Information provided:
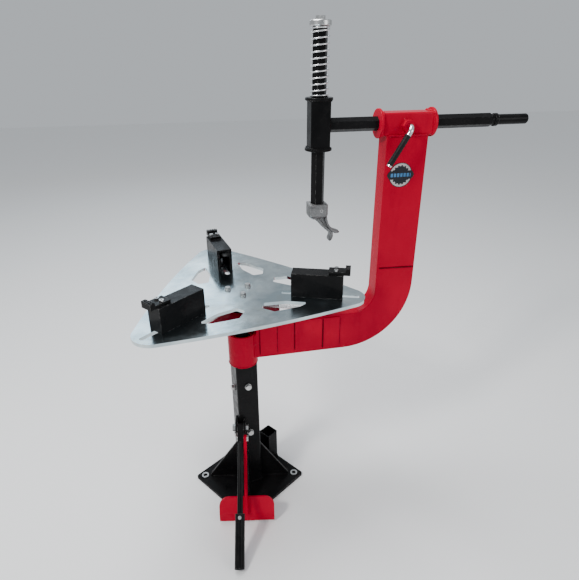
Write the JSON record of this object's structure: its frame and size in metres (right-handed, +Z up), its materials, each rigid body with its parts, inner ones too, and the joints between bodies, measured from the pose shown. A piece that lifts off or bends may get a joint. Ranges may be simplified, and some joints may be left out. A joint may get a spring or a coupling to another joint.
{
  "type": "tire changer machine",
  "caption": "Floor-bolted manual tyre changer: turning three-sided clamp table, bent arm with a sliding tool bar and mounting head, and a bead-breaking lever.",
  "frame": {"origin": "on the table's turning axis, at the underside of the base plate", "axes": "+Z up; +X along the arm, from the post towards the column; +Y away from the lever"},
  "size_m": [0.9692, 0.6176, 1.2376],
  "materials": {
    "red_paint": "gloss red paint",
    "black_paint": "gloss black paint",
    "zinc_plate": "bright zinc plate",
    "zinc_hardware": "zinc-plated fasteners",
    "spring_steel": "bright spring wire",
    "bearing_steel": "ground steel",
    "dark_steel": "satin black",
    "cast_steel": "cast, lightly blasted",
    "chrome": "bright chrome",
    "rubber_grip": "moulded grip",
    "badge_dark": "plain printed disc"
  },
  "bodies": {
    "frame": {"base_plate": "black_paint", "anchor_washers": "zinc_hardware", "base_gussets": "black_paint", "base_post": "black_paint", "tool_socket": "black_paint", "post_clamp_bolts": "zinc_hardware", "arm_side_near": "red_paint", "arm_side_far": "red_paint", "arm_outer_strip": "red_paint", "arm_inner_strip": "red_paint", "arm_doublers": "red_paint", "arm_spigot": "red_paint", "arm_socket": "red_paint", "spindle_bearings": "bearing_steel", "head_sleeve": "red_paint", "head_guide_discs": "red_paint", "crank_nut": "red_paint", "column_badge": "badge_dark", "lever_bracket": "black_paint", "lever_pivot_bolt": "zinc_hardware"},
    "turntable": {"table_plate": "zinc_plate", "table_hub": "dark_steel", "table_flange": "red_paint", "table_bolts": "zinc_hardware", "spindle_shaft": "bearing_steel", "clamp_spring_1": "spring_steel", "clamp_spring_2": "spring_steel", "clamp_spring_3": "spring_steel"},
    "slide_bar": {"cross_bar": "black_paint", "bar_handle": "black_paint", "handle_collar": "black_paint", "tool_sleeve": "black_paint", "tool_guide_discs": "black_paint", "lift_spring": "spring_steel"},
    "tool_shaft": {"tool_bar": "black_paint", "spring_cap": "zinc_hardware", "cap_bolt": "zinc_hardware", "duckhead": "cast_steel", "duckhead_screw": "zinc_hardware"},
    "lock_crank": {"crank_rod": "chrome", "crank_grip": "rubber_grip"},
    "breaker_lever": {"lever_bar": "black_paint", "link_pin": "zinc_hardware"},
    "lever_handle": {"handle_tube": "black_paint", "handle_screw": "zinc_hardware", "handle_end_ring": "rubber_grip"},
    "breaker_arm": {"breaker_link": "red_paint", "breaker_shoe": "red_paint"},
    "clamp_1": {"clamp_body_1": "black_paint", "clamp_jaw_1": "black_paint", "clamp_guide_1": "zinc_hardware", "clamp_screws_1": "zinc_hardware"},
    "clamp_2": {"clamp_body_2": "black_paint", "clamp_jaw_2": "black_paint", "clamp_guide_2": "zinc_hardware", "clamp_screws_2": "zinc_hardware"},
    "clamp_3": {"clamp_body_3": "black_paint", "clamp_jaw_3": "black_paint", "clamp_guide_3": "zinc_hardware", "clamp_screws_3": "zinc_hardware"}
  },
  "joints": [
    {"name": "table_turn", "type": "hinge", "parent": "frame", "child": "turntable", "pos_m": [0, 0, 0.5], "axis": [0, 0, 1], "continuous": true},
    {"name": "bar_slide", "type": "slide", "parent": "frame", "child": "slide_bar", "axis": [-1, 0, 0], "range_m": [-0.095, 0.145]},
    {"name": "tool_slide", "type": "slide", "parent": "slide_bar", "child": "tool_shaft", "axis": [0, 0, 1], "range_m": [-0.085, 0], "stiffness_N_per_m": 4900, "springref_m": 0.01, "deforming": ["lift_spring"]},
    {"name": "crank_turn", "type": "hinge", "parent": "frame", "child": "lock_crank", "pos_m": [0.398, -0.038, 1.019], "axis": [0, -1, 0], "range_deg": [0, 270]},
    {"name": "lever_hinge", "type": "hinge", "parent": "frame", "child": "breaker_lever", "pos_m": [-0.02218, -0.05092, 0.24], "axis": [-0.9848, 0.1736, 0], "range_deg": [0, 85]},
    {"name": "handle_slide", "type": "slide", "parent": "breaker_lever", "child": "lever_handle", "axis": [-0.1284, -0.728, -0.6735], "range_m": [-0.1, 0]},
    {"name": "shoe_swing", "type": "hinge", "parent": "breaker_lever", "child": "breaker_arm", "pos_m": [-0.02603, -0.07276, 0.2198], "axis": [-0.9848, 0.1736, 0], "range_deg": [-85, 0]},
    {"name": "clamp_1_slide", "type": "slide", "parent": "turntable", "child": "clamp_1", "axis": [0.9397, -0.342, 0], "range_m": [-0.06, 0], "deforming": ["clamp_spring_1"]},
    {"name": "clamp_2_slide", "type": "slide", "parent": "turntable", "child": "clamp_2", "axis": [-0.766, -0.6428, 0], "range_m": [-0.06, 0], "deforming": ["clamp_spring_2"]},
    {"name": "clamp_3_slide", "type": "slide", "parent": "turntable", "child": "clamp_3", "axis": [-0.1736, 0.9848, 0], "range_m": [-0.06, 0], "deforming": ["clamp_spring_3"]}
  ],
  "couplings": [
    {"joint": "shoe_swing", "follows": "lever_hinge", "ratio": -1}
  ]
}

Requirements: Check each line above for "joints" and return the ones that have it.

Complete answer:
Write the JSON record of this object's structure: its frame and size in metres (right-handed, +Z up), its materials, each rigid body with its parts, inner ones too, and the joints between bodies, measured from the pose shown. A piece that lifts off or bends may get a joint. Ranges may be simplified, and some joints may be left out. A joint may get a spring or a coupling to another joint.
  "joints": [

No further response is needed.